That’s not a landscape.

australian landscape

Australian cinema is unique went it comes to characterising landscape, with the beautiful but uneasy world of David Michôd’s The Rover coming to mind as a recent example of the haunting elegance of the sunburnt country. Here’s a list of some of the most memorable depictions of Australian landscapes in film.

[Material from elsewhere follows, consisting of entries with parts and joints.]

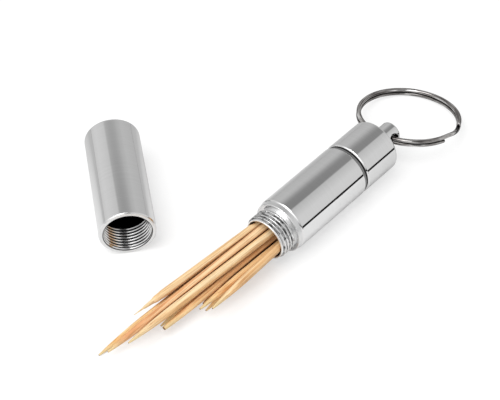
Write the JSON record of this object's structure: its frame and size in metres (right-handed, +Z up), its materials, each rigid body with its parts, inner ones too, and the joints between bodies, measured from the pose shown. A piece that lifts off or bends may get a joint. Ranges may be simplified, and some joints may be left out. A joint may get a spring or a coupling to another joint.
{
  "type": "keychain toothpick holder",
  "caption": "Polished metal pocket tube for toothpicks, with a threaded front cap lying open, a screwed tail cap and a split key ring through its boss.",
  "frame": {"origin": "centre of the bounding box of everything, at the height of the table that the open holder lies on", "axes": "+X along the barrel from its threaded mouth to its tail, +Z up from the table, +Y towards the front cap that lies beside it"},
  "size_m": [0.1282, 0.0722, 0.015],
  "materials": {
    "aluminium": "polished, turned",
    "rubber": "matt black",
    "gunmetal": "dark nickel, polished",
    "bamboo": "bare, fine lengthwise grain"
  },
  "bodies": {
    "barrel": {"barrel": "aluminium"},
    "tail_seal": {"tail_seal": "rubber"},
    "tail_cap": {"tail_cap": "aluminium"},
    "key_ring": {"key_ring": "gunmetal"},
    "front_cap": {"front_cap": "aluminium"},
    "toothpick_01": {"toothpick_01": "bamboo"},
    "toothpick_02": {"toothpick_02": "bamboo"},
    "toothpick_03": {"toothpick_03": "bamboo"},
    "toothpick_04": {"toothpick_04": "bamboo"},
    "toothpick_05": {"toothpick_05": "bamboo"},
    "toothpick_06": {"toothpick_06": "bamboo"},
    "toothpick_07": {"toothpick_07": "bamboo"},
    "toothpick_08": {"toothpick_08": "bamboo"},
    "toothpick_09": {"toothpick_09": "bamboo"},
    "toothpick_10": {"toothpick_10": "bamboo"}
  },
  "joints": [
    {"name": "tail_travel", "type": "slide", "parent": "barrel", "child": "tail_seal", "axis": [1, 0, 0], "range_m": [0, 0.0045]},
    {"name": "tail_turn", "type": "hinge", "parent": "tail_seal", "child": "tail_cap", "pos_m": [0.02931, -0.02341, 0.0075], "axis": [1, 0, 0], "range_deg": [0, 1620]},
    {"name": "ring_swing", "type": "hinge", "parent": "tail_cap", "child": "key_ring", "pos_m": [0.03646, -0.02341, 0.0075], "axis": [0, -0.9945, 0.1045], "range_deg": [-141, 163]},
    {"name": "front_cap_lift", "type": "slide", "parent": "barrel", "child": "front_cap", "axis": [0, 0, 1], "range_m": [0, 0.06]},
    {"name": "pick_01_slide", "type": "slide", "parent": "barrel", "child": "toothpick_01", "axis": [-0.987, 0.1067, -0.1202], "range_m": [-0.006, 0.015]},
    {"name": "pick_02_slide", "type": "slide", "parent": "barrel", "child": "toothpick_02", "axis": [-0.9831, 0.1139, -0.1434], "range_m": [0, 0.016]},
    {"name": "pick_03_slide", "type": "slide", "parent": "barrel", "child": "toothpick_03", "axis": [-0.9889, 0.1088, -0.1012], "range_m": [0, 0.0206]},
    {"name": "pick_04_slide", "type": "slide", "parent": "barrel", "child": "toothpick_04", "axis": [-0.9834, 0.1409, -0.1143], "range_m": [-0.008, 0.0275]},
    {"name": "pick_05_slide", "type": "slide", "parent": "barrel", "child": "toothpick_05", "axis": [-0.9929, 0.0426, -0.1107], "range_m": [-0.013, 0.0319]},
    {"name": "pick_06_slide", "type": "slide", "parent": "barrel", "child": "toothpick_06", "axis": [-0.9959, 0.0569, -0.0705], "range_m": [-0.014, 0.0305]},
    {"name": "pick_07_slide", "type": "slide", "parent": "barrel", "child": "toothpick_07", "axis": [-0.999, 0.0389, -0.0222], "range_m": [-0.0045, 0.0399]},
    {"name": "pick_08_slide", "type": "slide", "parent": "barrel", "child": "toothpick_08", "axis": [-0.9985, -0.0022, -0.0548], "range_m": [-0.0025, 0.0421]},
    {"name": "pick_09_slide", "type": "slide", "parent": "barrel", "child": "toothpick_09", "axis": [-0.9987, -0.0048, -0.051], "range_m": [-0.003, 0.0415]},
    {"name": "pick_10_slide", "type": "slide", "parent": "barrel", "child": "toothpick_10", "axis": [-0.9977, -0.0026, -0.0682], "range_m": [-0.0015, 0.0436]}
  ],
  "couplings": [
    {"joint": "tail_travel", "follows": "tail_turn", "m_per_rad": 0.00015915}
  ]
}
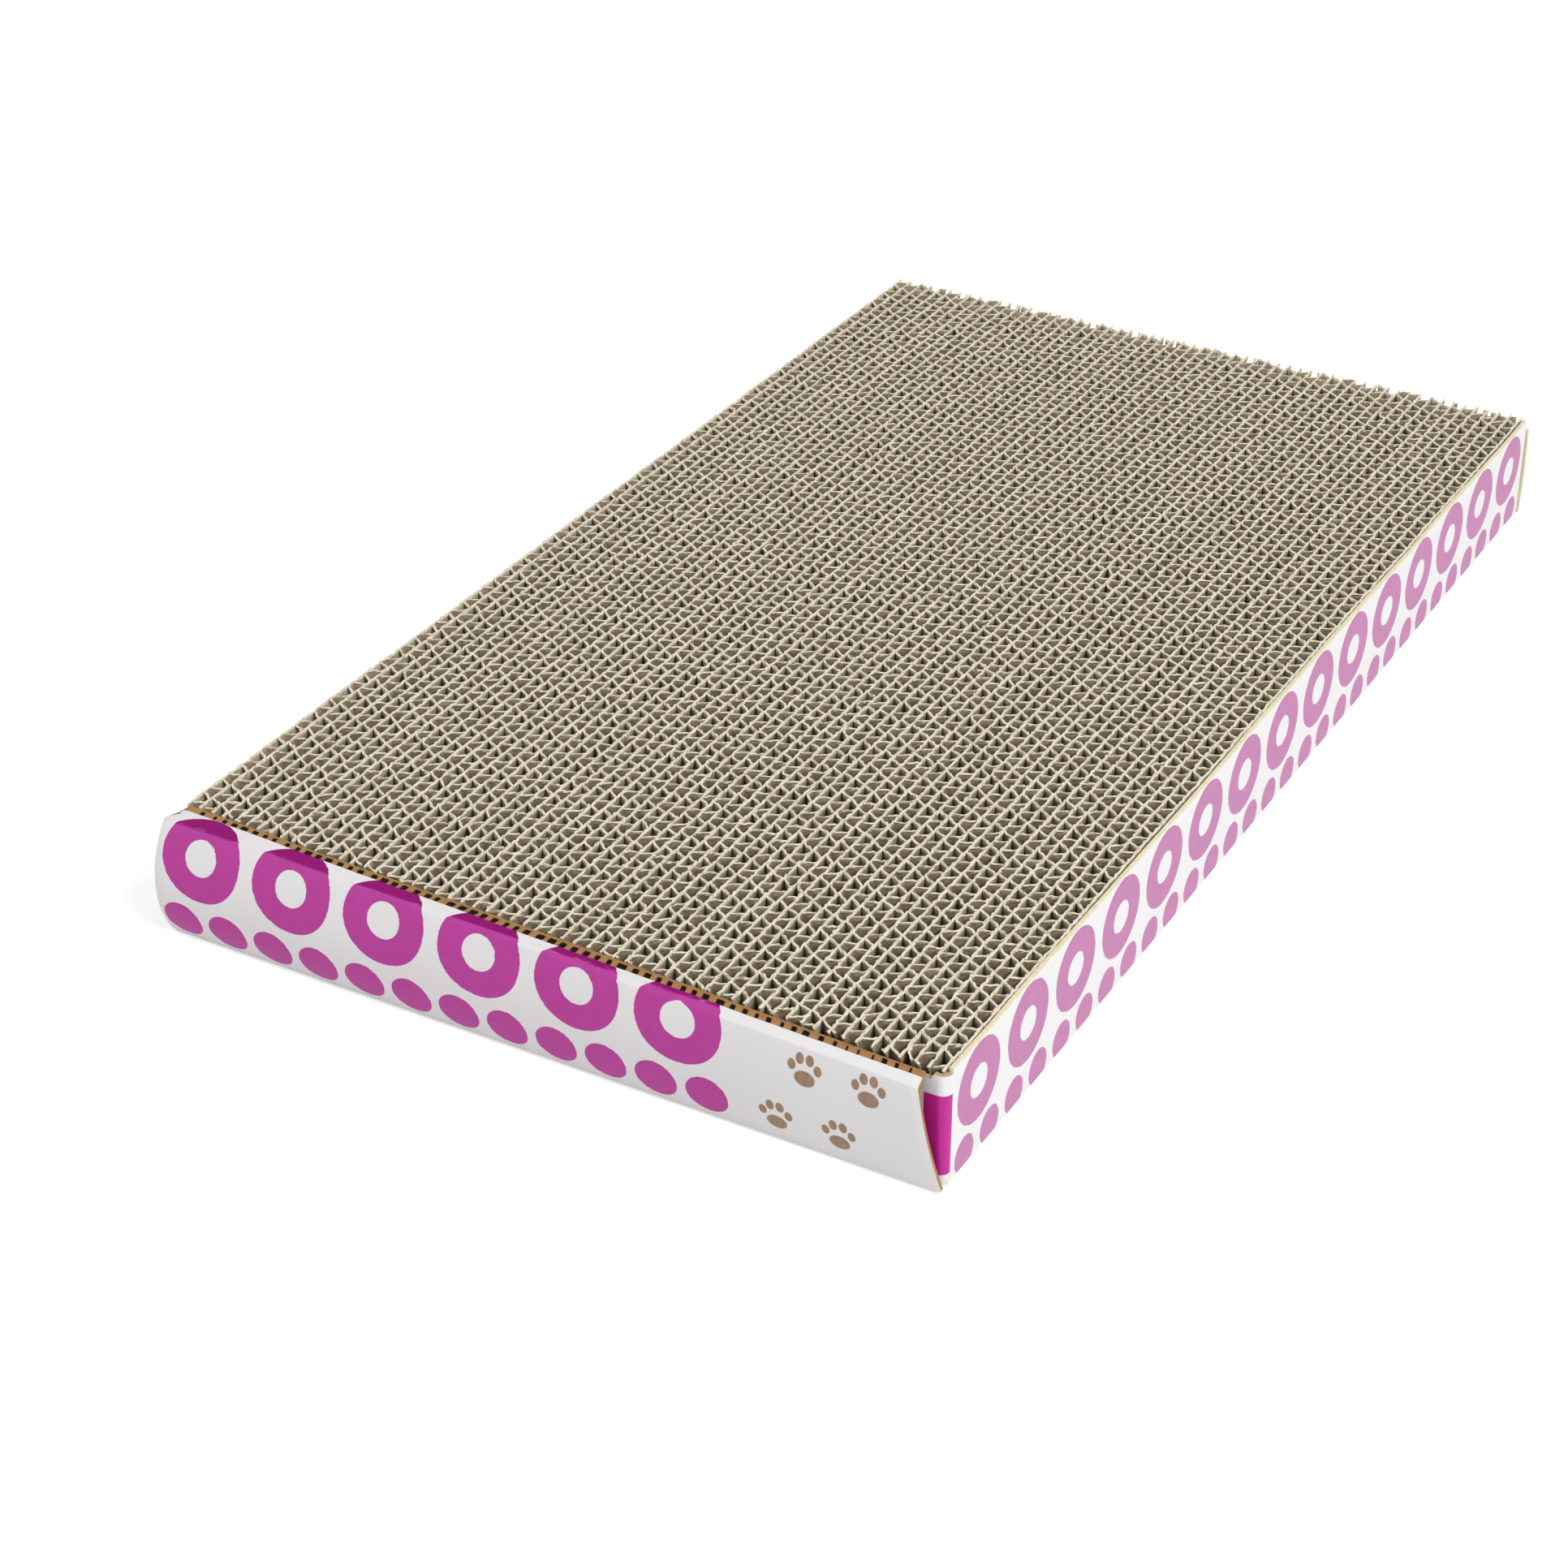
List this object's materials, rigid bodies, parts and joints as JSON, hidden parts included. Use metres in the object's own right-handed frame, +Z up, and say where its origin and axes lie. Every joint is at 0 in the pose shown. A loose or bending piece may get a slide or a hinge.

5 | Mystery Road (2013). Dir. Ivan Sev

Mystery Road is a beautiful and thrilling film set in Winston, Queensland.  The narrative sets up uneasiness through its shady characters and plotting, building to a fantastic western shoot-out finale. Protagonist Jay Swan is a conflicted detective, who reluctantly returns to his home town to uncover the truth about a murdered Aboriginal girl. Swan detaches himself from his Aboriginal background and tries to enforce authority. Being on the ‘other’ side contradicts what his people have learnt to do -not to talk or trust cops. Writer/director Ivan Sev illustrates a rural, problematic white community who exploit young girls, while Mystery Road characterises these themes though its stunning cinematography. But where the film works best is in the depiction of a dry Australian climate. It seems to have made some characters a little crazy and allowed others to turn a blind eye to the community’s problems.

4 | Picnic at Hanging Rock (1975). Dir. Peter Weir

Based on Joan Lindsay’s book of the same name, Picnic at Hanging Rock is about three school girls and their teacher who go missing during a school picnic. Some say it’s true, others believe it’s a myth. Regardless, this is a haunting film that captures the serenity and mystic of Hanging Rock. More chilling is the lack of closure. No clues were found except a piece of lace, believed to be from one of the girl’s dresses. Picnic at Hanging Rock captures the landscape and hot climate of Australia, the camera projecting the scale of the vegetation and rock in contrast to the size of the young girls. The blinding sun against some of the scenes causes the characters dizziness and fatigue, surreally contrasting the rock’s beauty and the danger it presents.

3 | Snowtown (2011). Dir. Justin Kurzel

Beautifully shot, but horrific in content, Snowtown is based on the ‘bodies–in -barrels’ murders in the 90s. Set in the northern suburbs of Adelaide, Snowtown illustrates an economically poor and susceptible neighbourhood, deliberately targeted by the murderous John Bunting. Bunting, played brilliantly by David Henshall, is a typical Aussie bloke you’d meet at a pub, not the type that you’d think could incite hatred and murder. Overall. Snowtown may not illustrate a typical Australian hot climate, but it presents a certain bleakness in Australian suburbia.

2 | Mad Max (1979). Dir. George Miller

Mad Maxis set in a dystopian post-apocalyptic world with no law and order. Motorcycle gangs, who rape and cause mayhem, rule the streets. After they meet and terrorise Max’s family, killing his son, it’s up to Max to put a stop to them. Staged through hyper-masculine car chases and general misconduct, Mad Max is an assault of destruction and reliance of technology. The camera work makes us feel part of every sequence and uses a distorted fisheye lens to enhance the atmosphere.

1 | Wake in Fright (1971). Dir. Ted Kotcheff

Wake in Fright opens with an isolated dry sequence in an outback school of Tiboonda, with a sense of isolation that is carried throughout the film. John Grant is a middle class English schoolteacher who leaves Tiboonda to visit his girlfriend in Sydney. Setting off in a train, Grant first has to stop in Bundanyabba (modelled on Broken Hill). Things go awry when Grant never manages to escape the town, as the surreal setting absorbs him. Wake in Fright has some weird and wonderful moments that compliment Grant’s alienation and need for modernity. It is a great character study of the town itself as its residents try to colonise Grant into one of their own. For Grant this means a waking nightmare.